Yesterday my brother and I went for lunch with my father and his oldest pal Patrick, who is now over ninety. As it was also the 200th anniversary of the Battle of Waterloo, we had decided to celebrate that with a bottle of champagne and various props including British, French and Italian (well, it was an Italian restaurant!) and some soil brought earlier this week by my brother from ‘a battlefield on the Continent’ – however, this was from the Somme as he wasn’t allowed to get anywhere near the soil of Waterloo by the security arrangements surrounding the 200th anniversary celebration including hordes of re-enactors.
Inevitably, there were some classic memories dragged from the dark recesses of memories distant and fading – and a lot of ‘communal’ fun and laughter. It was a terrific gathering.
At one point my father leaned across to Patrick and challenged him.
“What do you remember about 8th October 1940?”
Quick as a flash, Patrick was equal to the task: “The school 1st XV played Radley and home, beat them 20-0, and afterwards I was awarded my 2nd XV colours …”
Afterwards, on the way home, I reflected a tad sombrely on the vagaries of living a long life.

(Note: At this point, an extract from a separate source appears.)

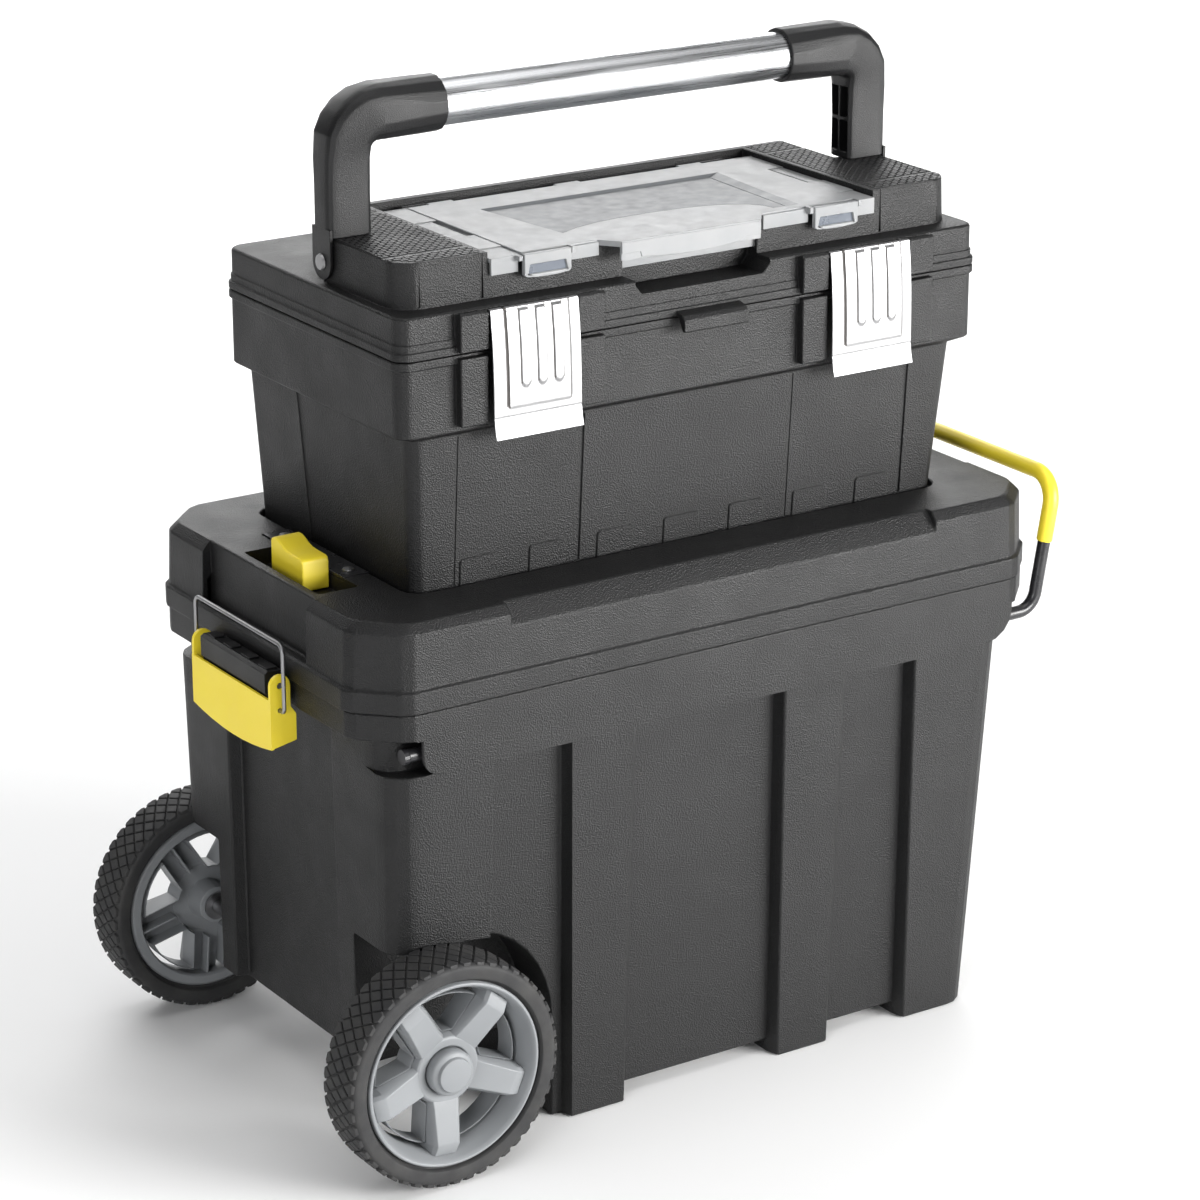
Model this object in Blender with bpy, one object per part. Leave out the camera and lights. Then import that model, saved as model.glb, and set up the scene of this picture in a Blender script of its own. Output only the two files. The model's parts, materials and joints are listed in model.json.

Both my elders and betters yesterday – one into, and one on the verge of, his tenth decade – have had illustrious careers and full lives. They’ve still both got their marbles, probably in differing degrees of detail and ‘computing speed’. But they’ve also had their age-related infirmities (as anyone of their vintage would do).
My father is a bit dodgy on his pins these days, but seeing Patrick for the first time in about a year yesterday was a bit of a shock. He was still as sharp as a pin mentally, but physically he was desperately slow and relying heavily upon a stick. I’d never seen him use one before. To be honest he seemed to have aged about five years in the past 12 months.